From sparse to dense functional data in high dimensions: Revisiting phase transitions from a non-asymptotic perspective
Shaojun Guo, Dong Li, Xinghao Qiao, Yizhu Wang
TL;DR
This work studies nonparametric mean and covariance estimation for high-dimensional, partially observed functional data using a unified local linear smoothing framework. It establishes non-asymptotic, generalized sub-Gaussian concentration bounds in both $L_2$ and supremum norms, derives exact elementwise maximum convergence rates, and reveals scaled phase transitions as the average sampling frequency per subject grows relative to $n$ and $\log p$. The results underpin FPCA-based procedures, including FPCA, sparse FPCA, and functional thresholding, by providing sharp rates for covariance estimation and eigenstructure recovery in high dimensions.
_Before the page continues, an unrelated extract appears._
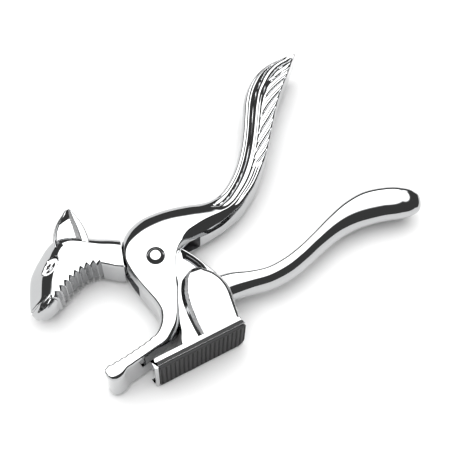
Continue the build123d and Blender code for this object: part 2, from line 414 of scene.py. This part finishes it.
def slotTool():
    look = slotLook
    outline = [polar(look["neckReach"], angle) for angle in look["neckAngles"]]
    outline += arc(look["lugRadius"], *look["lugUpper"]) + arc(look["spineRadius"], *look["spineUpper"])
    outline += [(look["rootEnd"], look["rootTop"]), (look["rootEnd"], look["rootLow"]),
                (look["rootSide"], look["rootLow"])]
    outline += arc(look["spineRadius"], *look["spineLower"]) + arc(look["lugRadius"], *look["lugLower"])
    tool = prism("slotTool", outline, look["half"])
    # the slot's cut faces take the near-black metal: painted shade between the levers
    tool.data.materials.append(slotCastingShade)
    return tool


def buildTailLever():
    look = tailLook
    rows = smoothRows(tailRows, look["rings"], look["denseFrom"], look["dense"])
    run = sideRun(rows, 0)
    start = runNear(rows, 0, run, look["toothFirst"])
    end = runNear(rows, 0, run, look["toothLast"])
    teeth = toothProfile(run, start, end, look["teeth"]) * look["toothDepth"]
    outward = rows[:, 0:2] - rows[:, 2:4]
    rows[:, 0:2] += outward / np.linalg.norm(outward, axis=1)[:, None] * teeth[:, None]
    rows = np.column_stack([rows, run])
    rings = [ringOf(row, look["flat"], look["wall"], tailRelief, cornerDrop, rootSlope) for row in rows]
    piece = loft("tailLever", rings)
    piece.data.materials.append(chrome)
    return finishPiece(cut(piece, slotTool()), "tail_side", chrome, "chrome", "tail_lever")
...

Simulations corroborate the theory, showing phase-transition–like behavior across sparse, semi-dense, and ultra-dense regimes and illustrating the impact of $\log p$ on error rates. The framework extends previous asymptotic phase transition analyses to a non-asymptotic, high-dimensional setting, enabling rigorous guarantees for downstream functional data analysis in applications with many functional variables.
Abstract
Nonparametric estimation of the mean and covariance functions is ubiquitous in functional data analysis and local linear smoothing techniques are most frequently used. Zhang and Wang (2016) explored different types of asymptotic properties of the estimation, which reveal interesting phase transition phenomena based on the relative order of the average sampling frequency per subject $T$ to the number of subjects $n$, partitioning the data into three categories: "sparse", "semi-dense", and "ultra-dense". In an increasingly available high-dimensional scenario, where the number of functional variables $p$ is large in relation to $n$, we revisit this open problem from a non-asymptotic perspective by deriving comprehensive concentration inequalities for the local linear smoothers. Besides being of interest by themselves, our non-asymptotic results lead to elementwise maximum rates of $L_2$ convergence and uniform convergence serving as a fundamentally important tool for further convergence analysis when $p$ grows exponentially with $n$ and possibly $T$. With the presence of extra $\log p$ terms to account for the high-dimensional effect, we then investigate the scaled phase transitions and the corresponding elementwise maximum rates from sparse to semi-dense to ultra-dense functional data in high dimensions. We also discuss a couple of applications of our theoretical results. Finally, numerical studies are carried out to confirm the established theoretical properties.